The Reveal phase is the final stage of the design process where the completed interior is delivered and the client transitions into the finished space. It is not a handover in name only—it is a structured transition that ensures quality, answers questions, and establishes how you live or work in the space. This phase transforms the design from specification into reality.
What is the Reveal phase in the design process?
The Reveal phase follows Commission, which is when construction, installation and procurement take place. Where Discovery, Concept, and Concept, Design & Specification are generative stages, Reveal is the moment the designed interior meets reality. It is when snagging is resolved, final adjustments are made, and the studio ensures that the completed space matches the agreed specification. This is not a performative unveiling—it is the last critical control point before the client assumes full responsibility for the space.
In commercial projects such as Tone at Canary Wharf and Wandsworth College, the Reveal phase included systematic handover documentation, final site checks, and staff or user briefing. In residential work, the same rigour applies: every material, finish, and fixture is verified against specification before the client enters the space. The studio’s role is to certify that what was designed is what has been built.
Why does the final handover matter beyond completion?
A handover that is thorough prevents long-term friction between client expectation and reality. Many design failures do not occur during design—they occur because the client was not properly inducted into how the space works, or because minor defects were not identified and corrected before occupancy. The Reveal phase bridges that gap. It is the moment to walk through the space with the designer present, ask questions about material care, understand how systems operate, and confirm that every detail performs as intended.
For commercial clients—salons such as Fruittii, dental practices such as Beaulieu Dental Practice, or estate agents such as Keystones—the Reveal phase includes staff training on how to maintain the interior, where to find maintenance contacts, and how the design supports workflow or customer experience. For residential clients, it means understanding material care, seasonal adjustments, and the reasoning behind choices that may seem invisible but affect longevity and performance.
What does the studio verify during Reveal?
The studio conducts a systematic final inspection against the Concept, Design & Specification documentation. This includes verification of all materials, finishes, and fixtures; confirmation that installation meets specification; resolution of any defects or non-compliance identified by the client or the studio; and photography of the completed space for portfolio documentation. Snag lists are drawn up and tracked to completion. Nothing is signed off until the space is fit for occupation.
This process is drawn from live commercial and residential projects where final delivery has been documented. At Beaulieu Dental Practice, for example, the Reveal phase confirmed that clinical systems were installed correctly, that patient-facing finishes met durability requirements, and that staff understood maintenance protocols. At Keystones Estate Agent, the Reveal verified that the client-facing reception interior supported the business’s operational brief. Each project produces evidence of what Reveal looks like in practice.
How is the transition into the finished space made intentional?
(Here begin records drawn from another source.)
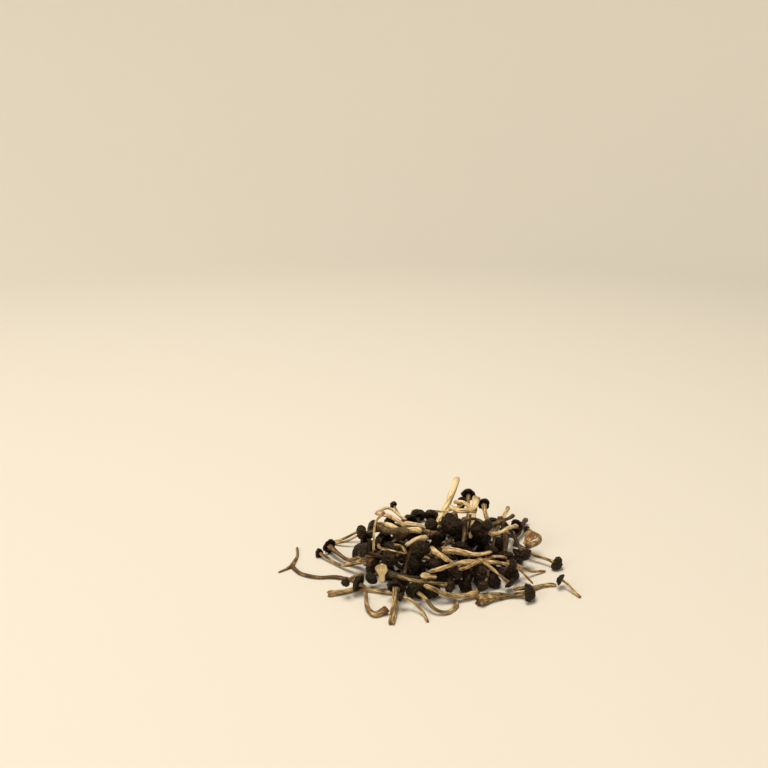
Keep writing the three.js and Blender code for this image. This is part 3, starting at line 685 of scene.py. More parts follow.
# %% Numbers of a stem
STEM_SEED = 900
STEM_FULL = 1.04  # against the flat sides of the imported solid
SWELLS = ((0.1, 6.7), (0.06, 2.7))
CREASE_SWAYS = ((0.7, 4.3), (0.4, 1.9))
CREASE_FADES = ((0.4, 6.1),)
CREASE_SHALLOWEST = 0.6
CREASE_DEPTH = 0.22
CREASE_MEAN = 0.64  # the mean of the waves below, so that creases leave a stem as wide as it is
WIDE_CREASES = 2.5  # waves round the stem
NARROW_CREASES = 5.5
NARROW_SHARE = 0.6
FINE_CREASES = 11
FINE_SHARE = 0.35
FOOT_SWELL, FOOT_SWELL_REACH = 0.1, 2.4
NECK_SWELL, NECK_SWELL_REACH = 0.3, 1.8
TIP_TAPER, TIP_TAPER_REACH = 0.35, 0.8
FOOT_STAIN_REACH, TIP_STAIN_REACH = 1.9, 1.6
FOOT_STAIN, FOOT_STAIN_DRAWN, FOOT_STAIN_RED = 0.16, 0.3, 2.4
TIP_STAIN, TIP_STAIN_RED = 0.2, 2.0
TONE_DRAWN = 0.16
TORN_WIDE, TORN_WIDE_WAVES = 0.5, 3
TORN_FINE, TORN_FINE_WAVES = 0.4, 7
TORN_DEPTH = 0.6
TORN_NARROWER = 0.85
FOOT_HOLLOW = 0.15
TIP_ROUND = 0.5
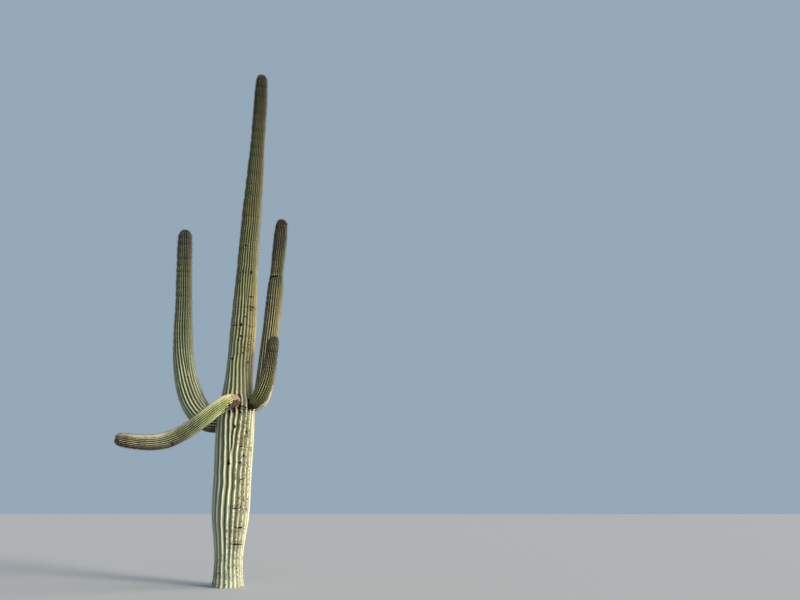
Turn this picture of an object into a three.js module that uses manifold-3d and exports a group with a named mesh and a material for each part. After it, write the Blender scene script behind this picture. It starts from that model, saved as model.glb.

The Reveal is not a moment; it is a deliberate transition. It typically includes an on-site visit with the designer, a walk-through of all areas, a handover of documentation (warranties, maintenance schedules, supplier contacts), and a discussion of how to care for materials and use the space effectively. For interiors with bespoke or high-value elements—such as Tone at Canary Wharf, where specification demanded precision in finishes and lighting—the handover also covers the ‘why’ behind design decisions, so the client understands the reasoning and can make informed choices about future changes.
This intentionality prevents the common friction point where clients occupy a space without guidance and discover problems months later, or assume that all wear is failure rather than material behaviour. A properly conducted Reveal establishes the baseline for how the interior will age and perform, which is especially important for residential work, where the client may live with the space for years.
What documentation do you receive at Reveal?
The studio provides a comprehensive handover package. This includes a full specification document (which becomes the reference for any future maintenance or repair), warranties and guarantees from all suppliers and contractors, maintenance schedules and care instructions for materials and finishes, contact details for key suppliers and contractors, and final photographs of the completed interior. All of this is delivered in an accessible format, both physical and digital.
This documentation serves a dual purpose: it is the client’s working reference for living in or operating the space, and it is the evidence archive that supports the designer’s work. For commercial clients such as Wandsworth College or Fruittii Hair Salon, this documentation becomes part of the building’s asset record. For residential clients, it is insurance against future disputes and a guide to what was designed.
How do you know if Reveal has been done well?
A successful Reveal is one where the client enters the space informed, confident, and aware of what to expect from materials and systems over time. The space should perform as designed. No significant snags should emerge in the weeks after occupancy. The client should be able to maintain the space without constant calls to the studio. The relationship does not end at Reveal, but the necessity for it changes—from directive (the designer is telling you what to do) to consultative (the client knows what to do and calls only when needed).
This outcome is only possible if Reveal has been thorough and the transition has been intentional. The portfolio projects—Beaulieu Dental Practice, Fruittii Hair Salon, Keystones Estate Agent, Tone at Canary Wharf, and Wandsworth College—demonstrate that this standard is achievable across residential and commercial work. In each case, the Reveal phase ensured that the finished interior was not just complete, but understood.